Dias leads the reader through a hidden world of magic, where class divisions and privilege allow murder with impunity, and the upper class, elite, wizards practice a might makes right ethos.
The basic plot points seem fairly fixed; most choices seem to resolve more around how you see your actions. Are you seeking revenge or justice? Do you have an optimistic view or a nihilistic view?
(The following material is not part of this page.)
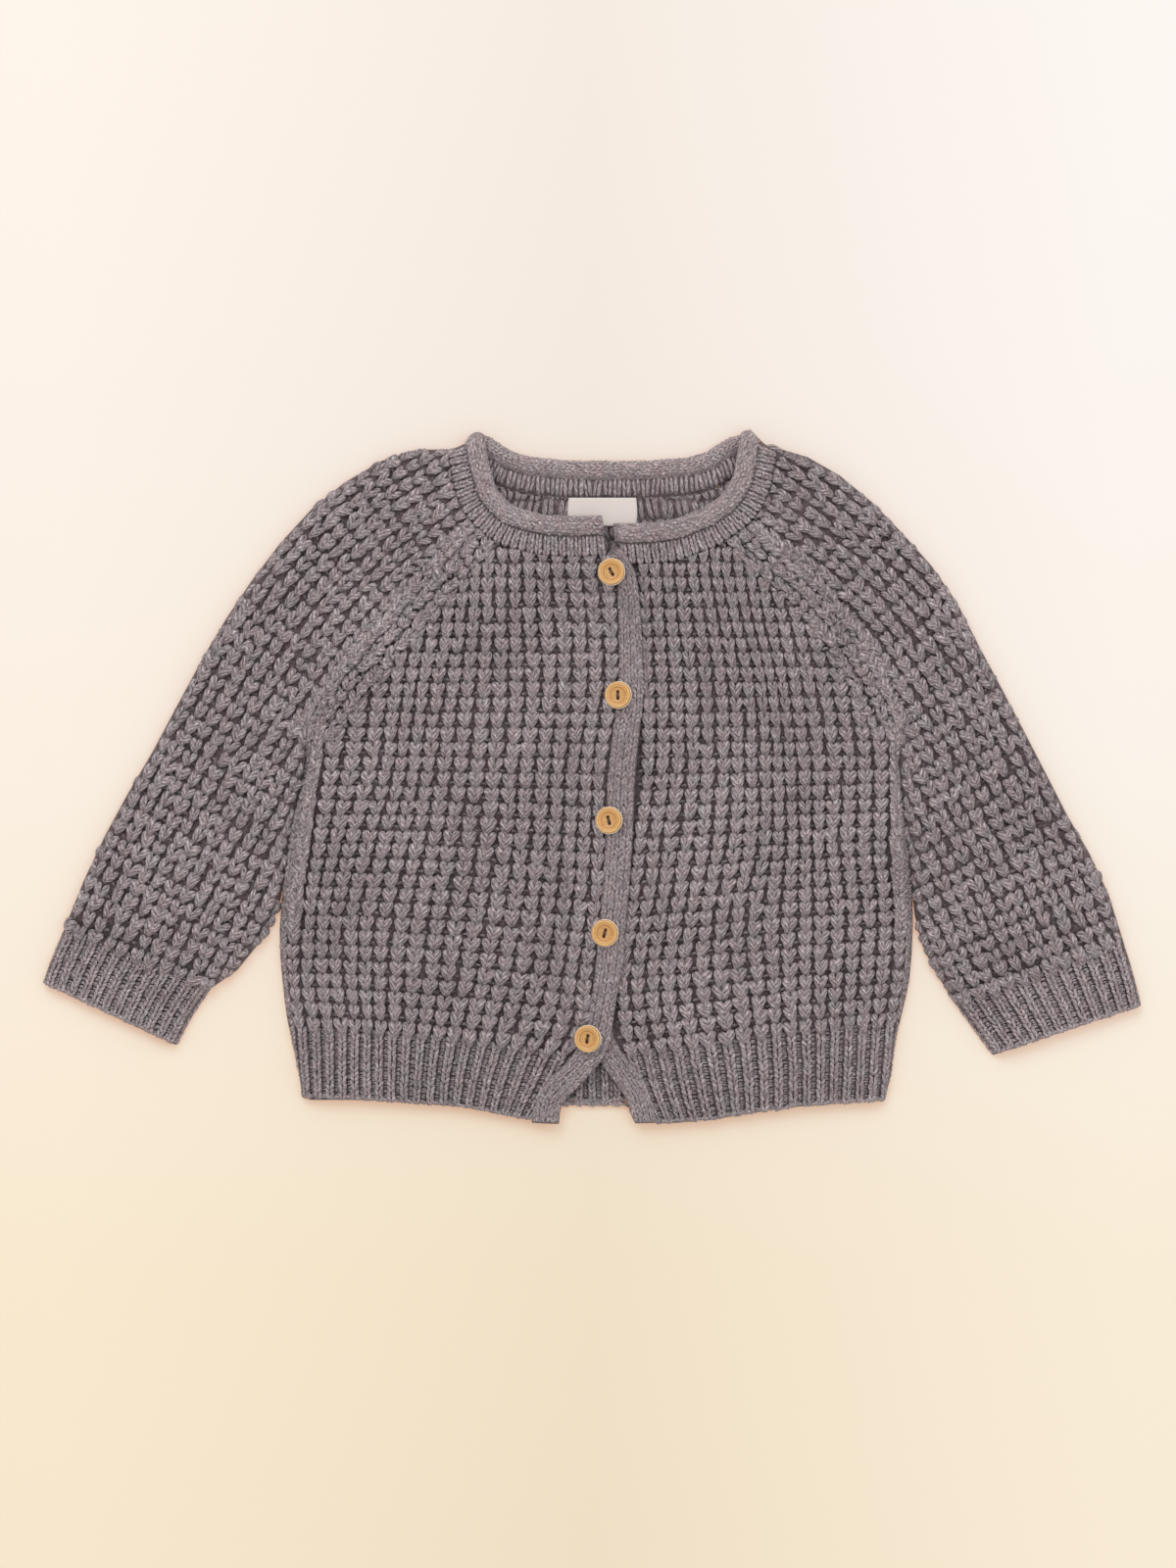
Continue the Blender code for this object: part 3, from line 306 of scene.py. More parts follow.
# A sleeve's middle column, from the cuff to the neck: start x, y, then lengths and compass directions
SLEEVE_SPINE = {
    "right": {"start": (-224.5, -82.5), "runs": [(163, 62.4), (35, 54), (30, 42), (60, 30)]},
    "left": {"start": (225.9, -87.8), "runs": [(154, 116.0), (35, 125), (30, 137), (60, 149)]},
}
SPINE_COLUMN = 3.0          # number of that column, counted from the outer fold
SPINE_BLUR = 41             # samples over which its bends are smoothed, and how often
SPINE_PASSES = 3

# x of the gaps between a front's columns: rows are heights y, columns are the gaps numbered in LINE_NUMBERS
LINE_NUMBERS = np.array([0, 3, 6, 9, 12, 15, 18])
LINE_HEIGHTS = np.array([-131.0, -118.2, -95.2, -67.6, -30.8, 6.0, 42.8, 79.6, 97.0])
FRONT_LINES = {
    "right": np.array([
        (-132.3, -113.8, -96.6, -76.8, -55.2, -33.9, -10.1),
        (-133.2, -113.9, -95.9, -75.0, -52.9, -28.1, -1.8),
        (-136.6, -115.9, -95.5, -71.5, -46.5, -21.4, 0.2),
        (-135.5, -116.2, -93.4, -67.9, -41.6, -17.5, 4.1),
        (-131.1, -108.8, -85.6, -62.3, -36.8, -14.0, 6.4),
        (-126.0, -99.6, -79.8, -57.5, -34.0, -12.2, 6.9),
        (-121.0, -95.2, -75.7, -54.3, -31.3, -9.2, 12.4),
        (-113.0, -89.0, -69.9, -52.0, -32.7, -10.4, 11.7),
        (-110.0, -86.0, -68.4, -51.4, -33.0, -12.5, 11.0),
    ]),
    "left": np.array([
        (136.4, 117.1, 96.8, 75.6, 51.5, 29.4, 9.0),
        (136.9, 117.1, 96.8, 75.2, 50.1, 27.0, 6.0),
        (139.4, 117.5, 96.1, 73.4, 47.2, 24.8, 4.0),
        (140.8, 118.9, 95.9, 71.8, 49.9, 28.5, 8.0),
        (138.9, 115.9, 96.8, 77.7, 55.4, 32.9, 12.4),
        (138.9, 116.8, 95.9, 78.2, 58.0, 36.6, 16.6),
        (136.0, 112.2, 92.2, 76.4, 56.8, 36.1, 16.1),
        (128.0, 105.0, 84.9, 68.8, 52.4, 33.8, 16.0),
        (124.0, 101.0, 82.6, 65.8, 49.7, 32.7, 15.6),
    ]),
}
# The same for the ribs of a front's hem, at its seam, its middle and its edge
HEM_LINES = {
    "right": np.array([
        (-132.3, -113.8, -96.6, -76.8, -55.2, -33.9, -10.1),
        (-131.6, -113.9, -96.8, -78.2, -58.4, -39.1, -18.0),
        (-131.2, -113.9, -96.8, -79.1, -60.7, -43.7, -27.7),
    ]),
    "left": np.array([
        (136.4, 117.1, 96.8, 75.6, 51.5, 29.4, 8.0),
        (135.2, 116.6, 97.5, 77.0, 54.7, 33.1, 15.5),
        (134.3, 115.9, 97.5, 77.4, 57.8, 38.9, 24.5),
    ]),
}


# Curves

def through(keys, values, at):
    """Smooth curve through (keys, values), with each key's slope taken from its neighbours."""
    keys = np.asarray(keys, float)
    values = np.asarray(values, float)
    slopes = np.gradient(values, keys)
    at = np.clip(np.asarray(at, float), keys[0], keys[-1])
    i = np.clip(np.searchsorted(keys, at) - 1, 0, len(keys) - 2)
    step = keys[i + 1] - keys[i]
    t = (at - keys[i]) / step
    return (
        values[i] * (1 + 2 * t) * (1 - t) ** 2
        + values[i + 1] * t * t * (3 - 2 * t)
        + step * slopes[i] * t * (1 - t) ** 2
        - step * slopes[i + 1] * t * t * (1 - t)
    )


def smooth(table, columns, at, keys=None):
    """Smooth curves through columns of a table, at row numbers or at other keys of its rows."""
    keys = np.arange(len(table)) if keys is None else keys
    return np.stack([through(keys, table[:, k], at) for k in columns], -1)


def straight(curve, keys, at):
    """Plan points of a curve at some keys, on straight lines between its own points."""
    return np.stack([np.interp(at, keys, curve[:, k]) for k in (0, 1)], -1)


def distances(line):
    """Distance along a line to each of its points."""
    return np.concatenate([[0], np.cumsum(np.linalg.norm(np.diff(line, axis=0), axis=1))])


def unit(vectors):
    return vectors / np.linalg.norm(vectors, axis=-1)[..., None]


def to_left(along):
    return np.stack([-along[..., 1], along[..., 0]], -1)


def ease(t):
    """0 below 0, 1 above 1, and smooth between them."""
    t = np.clip(t, 0.0, 1.0)
    return t * t * (3 - 2 * t)


def compass(degrees):
    """Unit vector in the plan, counter-clockwise from +X."""
    radians = np.radians(degrees)
    return np.stack([np.cos(radians), np.sin(radians)], -1)


def offset(curve, distance):
    """A curve in the plan moved to its left by a distance."""
    return curve + distance * to_left(unit(np.gradient(curve, axis=0)))


def side_x(y, side):
    return through(BODY_SIDES[:, 0], BODY_SIDES[:, 1 if side == "right" else 2], y)


def hem_ease(y):
    """The overlap's height fades out where the two hems part."""
    return ease((y - HEMS_PART["y"]) / HEMS_PART["fade"])


def overlap_lift(x, y):
    """How much the buttonhole side rises at a point, to lie over the button side's placket."""
    under = np.interp(y, PLACKET_LEFT[:, 3], PLACKET_LEFT[:, 2])
    across = ease((x - under + LIFT_EDGE + LIFT_RAMP) / LIFT_RAMP)
    return OVERLAP_LIFT * across * hem_ease(y) * ease((LIFT_TOP["y"] - y) / LIFT_TOP["fade"])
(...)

Much of the story is told through hints and style, creating a sense of curiosity and wonder.
Thematically, the story is reminiscent of Neil Gaiman's Neverwhere or China Mieville's Kraken; the class conflicts and hidden world concepts in particular work well in this format and with this type of spare storytelling.
There are a few game elements; a meter tracks your inventory and status, which includes descriptions like "Cautious", "Healthy", and "Steady". I didn't find much utility in these stats, but I suppose they add something to the overall feel and flavor; this is ultimately the only area of criticism in this otherwise excellent work. I'm not sure why it's an interactive story and not a short story; the style and prose would provide for an engaging short story that would likely find a larger audience outside of the world of interactive fiction. This criticism could apply to many works of interactive fiction; it stuck out here because the game elements felt grafted on. I do think it's a strong work of interactive fiction, and the interactive elements work and feel solid; it's the UI elements that felt a little off.
This piece is still strongly recommended; well-written, compelling, and engaging, I suspect this story could appeal to anyone.